10. How Can I Keep From Singing
Words traditional/ Music by Robert Lowry

Also known by its opening line “My Life Flows On in Endless Song,” this hymn is often (but, we’re told, erroneously) cited as a traditional Quaker hymn. The first publication of the words was in 1868, in the New York Observer. We decided to set this to a country vibe.

11. Lost In the Night
Words traditional Finnish/ Music traditional Irish (Carrickfergus)

Here’s our “melting pot song.” These words found in Dan’s grandpa’s hymnal are listed as “translation of a Norwegian rendering of a Finnish song.” The words about being lost in the darkness and longing for morning seemed like they cried out for something achingly beautiful. So we, of course, we set it to the melody from an angst-ridden Irish ballad—“Carrickfergus.”

12. The Road
by Sheri O’Meara

I wrote this in fall 2009 during a little bit of a rough patch. When the road gets rough, sometimes you just need to lean on your friends.

13. Gospel Plow
Traditional American

We were pretty much done recording this CD when we decided to record this song. Hope you can see why it was hard to resist. We let our bluegrass show again here.

14. Abide With Me
Words by Henry Lyte/ music traditional Irish (Buachaill On Eirne)
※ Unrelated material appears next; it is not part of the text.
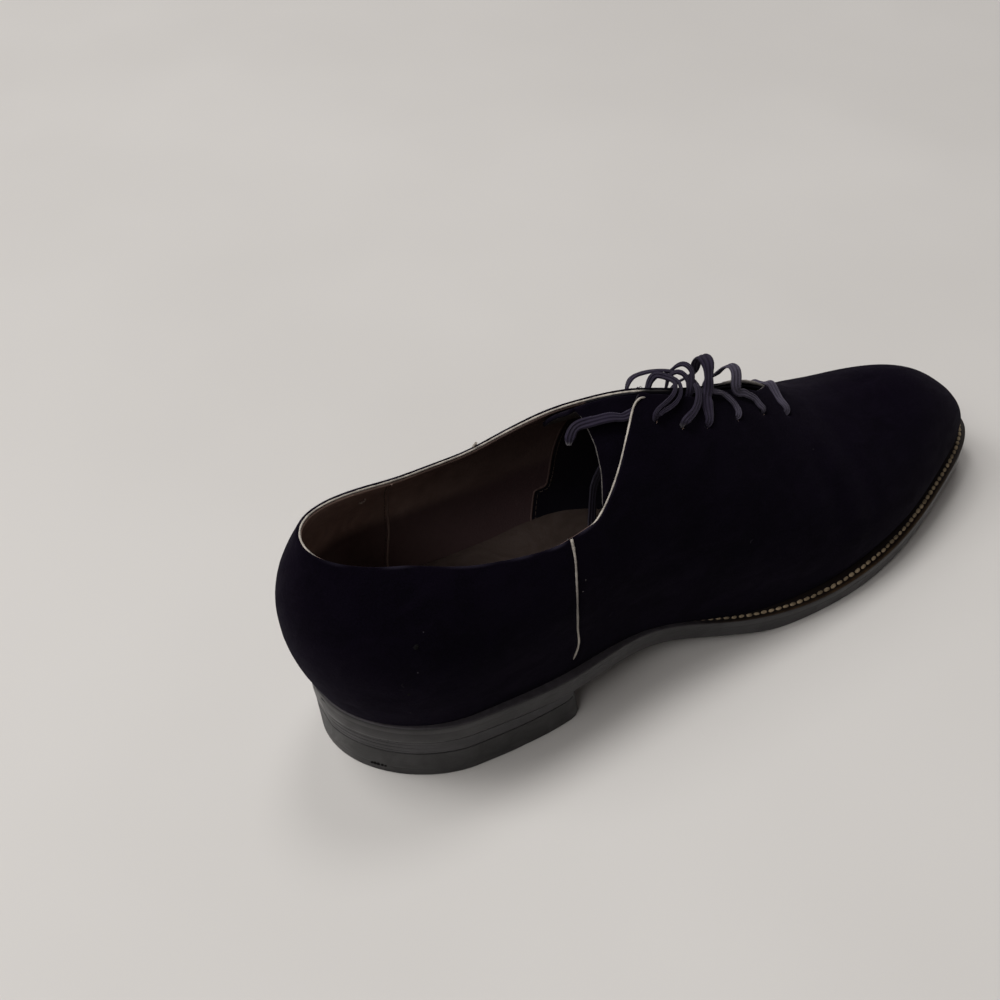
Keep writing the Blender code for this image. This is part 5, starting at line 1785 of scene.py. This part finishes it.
# ---- setting ----------------------------------------------------------------
def make_floor():
    """Plain pale table top."""
    mesh = bpy.data.meshes.new("table_top")
    bm = bmesh.new()
    bmesh.ops.create_grid(bm, x_segments=12, y_segments=12, size=4.0)
    bm.to_mesh(mesh)
    bm.free()
    mesh.materials.append(floor_paint())
    obj = bpy.data.objects.new("table_top", mesh)
    obj.location = (0, 0, -0.00005)
    bpy.context.scene.collection.objects.link(obj)
    obj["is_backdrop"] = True


def area_light(name, place_, look, size, watts, colour):
    data = bpy.data.lights.new(name, "AREA")
    data.shape = "DISK"
    data.size = size
    data.energy = watts
    data.color = colour
    obj = bpy.data.objects.new(name, data)
    d = unit(np.array(place_, float) - np.array(look, float))
    x = unit(np.cross((0.02, 1, 0.01), d))
    y = np.cross(d, x)
    m = np.eye(4)
    m[:3, 0], m[:3, 1], m[:3, 2], m[:3, 3] = x, y, d, place_
    obj.matrix_world = Matrix(m.tolist())
    bpy.context.scene.collection.objects.link(obj)


def make_light():
    """Soft room light: brighter overhead than level, a window to the left."""
    world = bpy.data.worlds.new("studio") if not bpy.context.scene.world else bpy.context.scene.world
    bpy.context.scene.world = world
    world.use_nodes = True
    tree = world.node_tree
    back = tree.nodes["Background"]
    where = tree.nodes.new("ShaderNodeTexCoord")
    split = tree.nodes.new("ShaderNodeSeparateXYZ")
    ramp = tree.nodes.new("ShaderNodeMapRange")
    ramp.interpolation_type = "SMOOTHSTEP"
    for key, v in (("From Min", 0.05), ("From Max", 0.75), ("To Min", WORLD * 0.8), ("To Max", WORLD)):
        ramp.inputs[key].default_value = v
    tree.links.new(where.outputs["Generated"], split.inputs[0])
    tree.links.new(split.outputs["Z"], ramp.inputs["Value"])
    tree.links.new(ramp.outputs[0], back.inputs["Strength"])
    back.inputs["Color"].default_value = (1.0, 0.90, 0.875, 1)
    for name, azimuth, height, size, watts in LAMPS:
        a, e = math.radians(azimuth), math.radians(height)
        spot = (4.5 * math.cos(a) * math.cos(e), 4.5 * math.sin(a) * math.cos(e), 4.5 * math.sin(e))
        area_light(name, spot, (0.0, 0, 0), size, watts, (1.0, 0.985, 0.97))
    bpy.context.scene.view_settings.view_transform = "Standard"
    bpy.context.scene.view_settings.look = "None"
    bpy.context.scene.view_settings.exposure = 0.0


WORLD = 0.09
# Soft lamps: name, azimuth and height in degrees, size, watts.
LAMPS = (("window_high", 132.7, 68, 1.4, 65.0), ("window_low", 147.7, 48, 1.9, 57.5),
         ("lamp_behind", 57.7, 68, 1.3, 35.0), ("room_left", 179.7, 45, 2.0, 35.5),
         ("room_low", 207.7, 47, 1.5, 29.0))


def main():
    set_camera()
    lace = lace_paint()
    # Painted light: a lighter copy of the lace paint for the first three crossings, standing in for the light they
    # catch.
    worn = lace_paint("lit_lace", (0.0172, 0.0150, 0.0225), 2.0)
    free_laces(lace, lace_paint("shaded_lace", k=0.5))
    bars(lace, worn)
    lace_tuft(lace_paint("frayed_lace", (0.05, 0.045, 0.055)))
    make_light()
    make_floor()
    outer, inner, suede, lining = make_upper()
    cut_holes([outer, inner])
    piping = piping_paint()
    make_piping(piping)
    make_seam_piping(piping)
    brown_thread = thread_paint("lining_thread", (0.080, 0.060, 0.048))
    make_lining_seams(brown_thread, lining)
    raw = lint_paint("raw_leather_edge", (0.10, 0.092, 0.088))
    make_tongue(suede_paint("tongue_suede", (0.0020, 0.0013, 0.0034)), raw)
    make_sock(sock_paint())
    edge_black = sole_paint("inked_sole_edge", (0.0086, 0.0073, 0.0090), 0.38, 0.5)
    tread = tread_paint()
    make_outsole(edge_black, tread)
    make_welt(welt_paint(), edge_black)
    make_stitches(thread_paint())
    heel_black = sole_paint("inked_heel_edge", (0.0098, 0.0086, 0.0116), 0.38, 0.5)
    tap_black = sole_paint("black_rubber_lift", (0.0064, 0.0056, 0.0066), 0.46, 0.35)
    make_heel("heel_lifts", lambda x: LIFT_SPLIT + GAP * 0.5 + 0.07 * math.sin(x / 4.3) * math.sin(x / 11.0 + 1), lambda x: float(tread_z(x)) - 0.03, heel_black,
              "heel_stack", lines=((0.22, 0.10), (0.50, 0.14), (0.80, 0.12)), low_r=0.30, high_r=0.06)
    make_heel("heel_top_lift", lambda x: 0.0, lambda x: LIFT_SPLIT - GAP * 0.5, tap_black, "top_lift",
              lines=((0.30, 0.05),), low_r=0.55, high_r=0.30, under=tread)
    make_specks(lint_paint("pale_lint", (0.105, 0.098, 0.098)), lint_paint("faint_lint", (0.030, 0.027, 0.033)),
                lint_paint("dark_speck", (0.0012, 0.001, 0.0012)))
    make_inner_scuffs(lint_paint("pale_scuff", (0.72, 0.62, 0.56)))

    boxes = {"cad": CAD_BOX, "visual": [list(map(float, v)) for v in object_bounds()]}
    grow = [[(a - b) * 1000 for a, b in zip(u, v)] for u, v in zip(boxes["visual"], boxes["cad"])]
    print("growth mm", [[round(v, 2) for v in row] for row in grow])
    tris = {o.name: sum(len(p.vertices) - 2 for p in o.data.polygons)
            for o in bpy.data.objects if o.type == "MESH" and not o.hide_render}
    print("triangles", sum(tris.values()), {k: v for k, v in tris.items() if v > 20000})


main()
This is an evening song, written by Henry Lyte in 1847, when he was dying of tuberculosis. He reportedly finished it the Sunday he preached his farewell sermon to the parish he had served for many years, before leaving for Italy in hopes of restoring his health. We decided to re-set these words to the Irish tune “Buachaill On Eirne,” which we know as the melody to the Irish song “Come By the Hills.”

15. Nightsong
by Sheri O’Meara

I wrote this one day in fall 2009, for/about my dad, after he showed up to do some work for me.

16. May God Go With You
Words by Sheri O’Meara / Music traditional Celtic (The Parting Glass)

Our own parting song, set to the tune of the traditional Irish parting song, “The Parting Glass.”